Booking Tip: Stables sit north of town behind the lodges. Rides roll at six to dodge heat. Bring a scarf unless you enjoy chewing your own hair.

Local market wander and seafood lunch

The covered market buzzes with flies and reggaeton. Vendors fan ice boxes of kingfish. Tails still twitch. Cilantro, diesel, overripe mango rotate through the air. Buy a styrofoam box of grilled prawns painted in piri-piri. Squeeze onto a plastic stool beside fishwives who haggle in rapid Changana.

Booking Tip: No reservation needed. Arrive hungry before eleven while the catch steams. Carry small notes. Bring wet wipes. Fingers will get gloriously messy.

Ocean-side kitesurf launch at Praia do Bazaruto

Inside the reef the lagoon lies glassy until the trade wind hits at ten. Fabric snaps like gunshots. Dhows tack between you and the island, patched sails bright as laundry. You edge upwind. Water turns bottle green. The board chatters over hidden sandbars.

Booking Tip: Gear waits on the beach. Instructors plant colored flags for safe zones. Pick outgoing tide. Less chop, fewer urchins on entry.

Sunset dhow cruise with live marrabenta

The sail blocks the lowering sun. The deck glows amber. Someone strums a battered guitar. Rhythm stays loose, almost conversational. A drummer on an upended bucket keeps it tight enough for hips. You sip cane-spirit cocktail. Copal incense burns to scare mosquitoes. Sky bruises from tangerine to plum above rocking masts.

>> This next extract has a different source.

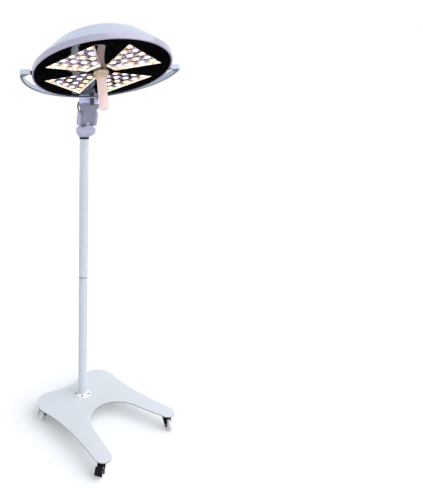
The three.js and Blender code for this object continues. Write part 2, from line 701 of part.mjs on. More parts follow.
function addLampFace(head) {
  const panel = new THREE.Shape().absarc(0, 0, PANEL_R, 0, 2 * Math.PI);
  panel.holes.push(new THREE.Path().absarc(0, 0, 14, 0, 2 * Math.PI));
  for (let index = 0; index < 4; index += 1) {
    panel.holes.push(new THREE.Path(turnedOutline(windowOutline(0), windowAngle(index))));
  }
  addPart(head, 'face_panel', slab(panel, 0, PANEL_THICK, 0, 24), 'panel_black');

  for (let index = 0; index < 4; index += 1) {
    const angle = windowAngle(index);
    const plate = (grow, low, high) => slab(
      new THREE.Shape(turnedOutline(windowOutline(grow), angle)), low, high,
    );
    addPart(head, `led_board_${index + 1}`, plate(4, 12.4, 14), 'board_white');
    // A liner round the window, the lens carrier behind it and the lenses between them.
    const liner = cut(plate(-GAP, GAP, CARRIER_Z + 1), plate(-1.8, -1, CARRIER_Z + 2));
    const lenses = lensPlaces().map(([x, y]) => {
      const lens = turned([
        [0, LENS_Z], [LENS_R, LENS_Z + 2.4], [LENS_R, CARRIER_Z + 0.5], [0, CARRIER_Z + 0.5],
      ], 7);
      return lens.translate(x, y, 0).rotateZ(angle);
    });
    const array = join(plate(2.5, CARRIER_Z, CARRIER_Z + 1.8), liner, ...lenses);
    addPart(head, `lens_array_${index + 1}`, array, 'lens_clear');
  }
}

function addHandle(head) {
  const spigotR = HANDLE_BORE_R - 0.4;
  const hub = turned([
    [0, -SPIGOT_END], [spigotR, -SPIGOT_END], [spigotR, -HUB_DEPTH],
    [HUB_R - 4, -HUB_DEPTH], [HUB_R - 1, -HUB_DEPTH + 3], [HUB_R, -6], [HUB_R, -GAP],
    [13, -GAP], [13, CHASSIS_Z - GAP], [0, CHASSIS_Z - GAP],
  ], 24);
  addPart(head, 'handle_hub', hub, 'hub_cream');

  const sleeve = turned([
    [0, -HANDLE_END], [HANDLE_R - 4, -HANDLE_END], [HANDLE_R - 1, -HANDLE_END + 1.5],
    [HANDLE_R, -HANDLE_END + 5], [HANDLE_R, -HUB_DEPTH - 2], [HANDLE_R - 1, -HUB_DEPTH - GAP],
    [HANDLE_BORE_R, -HUB_DEPTH - GAP], [HANDLE_BORE_R, -SPIGOT_END - 1.5], [0, -SPIGOT_END - 1.5],
  ], 24);
  addPart(head, 'handle_sleeve', sleeve, 'handle_white');
}

// ---------------------------------------------------------------- assembly

const surgicalLight = new THREE.Group();
const light = addGroup(surgicalLight, POLE_X, POLE_Y, 0);

addBase(light);
CASTORS.forEach((castor) => addCastor(light, castor));
addPole(light);

const knuckle = addGroup(light, 0, 0, 0);
knuckle.rotation.z = ARM_TURN;
addHousing(knuckle);
addArm(knuckle);

const swivel = addGroup(knuckle, 0, SHELF_Y, SHELF_Z);
swivel.rotation.z = YOKE_TURN;
const yoke = addGroup(swivel, 0, 0, 0);
yoke.rotation.y = YOKE_ROLL;
addYoke(yoke);

const tilt = addGroup(yoke, 0, -YOKE_REACH, YOKE_RISE);
tilt.rotation.x = HEAD_TILT;
const head = addGroup(tilt, 0, 0, -PIVOT_HEIGHT);
addLampShell(head);
addLampFace(head);
addHandle(head);

export default surgicalLight;
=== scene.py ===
# Looks of the mobile surgical light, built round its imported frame. Metres, +Z up.
# Each visible CAD node is stood for by a finer piece with the same outer size.

import json
import math

import bmesh
import bpy
from mathutils import Matrix, Vector

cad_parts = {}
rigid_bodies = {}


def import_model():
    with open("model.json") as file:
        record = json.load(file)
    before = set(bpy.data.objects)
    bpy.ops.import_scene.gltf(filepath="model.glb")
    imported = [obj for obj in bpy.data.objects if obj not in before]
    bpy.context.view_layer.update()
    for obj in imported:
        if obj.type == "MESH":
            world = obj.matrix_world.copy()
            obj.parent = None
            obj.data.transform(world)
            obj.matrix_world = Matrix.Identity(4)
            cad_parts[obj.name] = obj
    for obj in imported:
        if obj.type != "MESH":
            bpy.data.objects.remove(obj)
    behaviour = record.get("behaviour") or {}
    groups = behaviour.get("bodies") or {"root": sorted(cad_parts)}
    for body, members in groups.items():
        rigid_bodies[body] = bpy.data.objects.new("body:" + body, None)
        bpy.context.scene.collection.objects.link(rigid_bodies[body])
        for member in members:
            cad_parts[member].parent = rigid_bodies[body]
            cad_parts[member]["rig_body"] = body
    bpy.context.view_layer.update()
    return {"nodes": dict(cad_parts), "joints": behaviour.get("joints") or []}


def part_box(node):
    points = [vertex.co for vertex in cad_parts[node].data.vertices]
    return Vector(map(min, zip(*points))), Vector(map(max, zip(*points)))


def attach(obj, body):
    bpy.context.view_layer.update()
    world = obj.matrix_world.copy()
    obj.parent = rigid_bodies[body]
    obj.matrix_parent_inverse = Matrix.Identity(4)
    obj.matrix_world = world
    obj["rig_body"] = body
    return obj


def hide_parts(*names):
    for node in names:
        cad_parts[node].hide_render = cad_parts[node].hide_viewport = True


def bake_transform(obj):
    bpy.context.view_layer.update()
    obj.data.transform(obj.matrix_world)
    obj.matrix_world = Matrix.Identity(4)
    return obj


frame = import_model()

JOINTS = {joint["name"]: joint for joint in frame["joints"]}
DEGREE = math.pi / 180
MM = 0.001
STILL = Matrix.Identity(4)

# ------------------------------------------------------------------ places


def local_frame(origin, x_axis, z_axis):
    z = Vector(z_axis).normalized()
    x = (Vector(x_axis) - z * z.dot(Vector(x_axis))).normalized()
    turn = Matrix((x, z.cross(x), z)).transposed().to_4x4()
    return Matrix.Translation(origin) @ turn


def move(x, y, z):
    return Matrix.Translation((x, y, z))


def turn(angle, axis):
    return Matrix.Rotation(angle, 4, axis)


POLE_LOW, POLE_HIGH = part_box("lower_pole")
POLE_R = (POLE_HIGH.x - POLE_LOW.x) / 2
POLE = Vector(((POLE_LOW.x + POLE_HIGH.x) / 2, (POLE_LOW.y + POLE_HIGH.y) / 2, 0))
PLATE_LOW, PLATE_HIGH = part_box("base_plate")
PIVOT_HEIGHT = 7 * MM
YOKE_SLOPE = -14.13 * DEGREE
ARM_LEAN = 18.4 * DEGREE

STAND = move(*POLE)
KNUCKLE = local_frame(POLE, JOINTS["arm_tilt"]["axis"], (0, 0, 1))
YOKE = local_frame(
    JOINTS["yoke_swivel"]["pos_m"], JOINTS["head_tilt"]["axis"], JOINTS["yoke_swivel"]["axis"]
)
ARCH = local_frame(
    JOINTS["head_tilt"]["pos_m"], JOINTS["head_tilt"]["axis"], JOINTS["yoke_swivel"]["axis"]
) @ turn(YOKE_SLOPE, "X")
HEAD = local_frame(
    JOINTS["head_tilt"]["pos_m"],
    JOINTS["head_tilt"]["axis"],
    -Vector(JOINTS["handle_pull"]["axis"]),
) @ move(0, 0, -PIVOT_HEIGHT)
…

Booking Tip: Boats cast off around four. Smaller craft feel more musical but offer less leg-room. Choose according to your dancing plans.

Getting There

Most visitors board the daily Airlink prop at Johannesburg O.R. Tambo. Flight time is about two hours. Watch left-hand window; Bazaruto dunes appear just before descent. Overlanders leave Maputo on a comfy coach to Inchope, then switch to a chapa for the final 250 km on decent tar. Total trip is roughly nine hours with one stop for grilled chicken and SIM-card top-ups. Self-drivers from South Africa use Lebombo/Ressano Garcia border, open 6 a.m.-10 p.m. After Komatipoort the road stays smooth all the way to Vilanculos, apart from the odd cow that claims the highway.

Getting Around

The town core is walkable. Midday sand can scorch bare feet. Chapas cruise the main drag for a few meticais. Flag one for the airport turn-off or the lodge strip five kilometres north. Tuk-tuks mass outside Shoprite. Agree fare first. Meters do not exist. Lodge shuttles cover most island hops. Need a private 4×4 for the dunes? Expect mid-range rates and confirm fuel is included. Petrol stations shut early on Sundays.

Where to Stay

Main jetty area - colourful, slightly scruffy, walking distance to cheap beer and morning fish market

Baobab Beach strip - low-key guesthouses under palms, easy hitch to kitesurf launch

Northern lodges - smarter resorts with infinity pools, full-board deals, quiet nights

Town centre back-lanes - family homestays, roosters at dawn, best for budget travellers

Coconut grove fringe - self-catering cottages, mosquito frogs lull you to sleep

Airport road - functional if you have a dawn flight, little character but safe parking

Food & Dining

Jetty-side shacks grill the day's catch while you watch. Try the calamari steaks brushed with butter-gerd-garlic sauce and served on enamel plates that burn your fingers. One block inland, a Portuguese-run bakery on Rua dos Pescadores does espresso that arrives hot and custard-filled pastéis de nata that run out by 9 a.m. Worth it. For a splurge, the strip north of town hosts an open-to-non-guests restaurant where chef pairs coconut-crab curry with chilled white wine. Book a table on the sand because the deck lights attract tiny biting flies. Budget travellers swear by the nightly barraca outside Shoprite - ten-meticais bowls of matapa rich with peanut and cassava leaf, scooped up with steaming xima that tastes faintly of wood smoke. Cheap, filling, smoky.

When to Visit

May to September delivers breeze for kitesurfers, cooler nights, and almost zero rain - though it's also when South African school holidays inflate prices. October and November are hotter and still. Ocean visibility peaks, making it prime for snorkelers who don't mind sweating through lunch. December through March brings afternoon thunderstorms that rinse the dust but can ground light aircraft, so pad your schedule if island-hopping. April is the sweet spot locals keep quiet: calm seas, empty dhows, and accommodation rates cheaper than high season. Book then.

Insider Tips

Pack a light rash vest. Sun is fiercer than you expect even when the wind cools the skin.
Power cuts hit most nights. Download podcasts and carry a torch because street lighting vanishes with the grid. Plan for darkness.
Bring a stack of small-denomination meticais. Breakfast chapas, market snacks, and public toilets all demand exact change.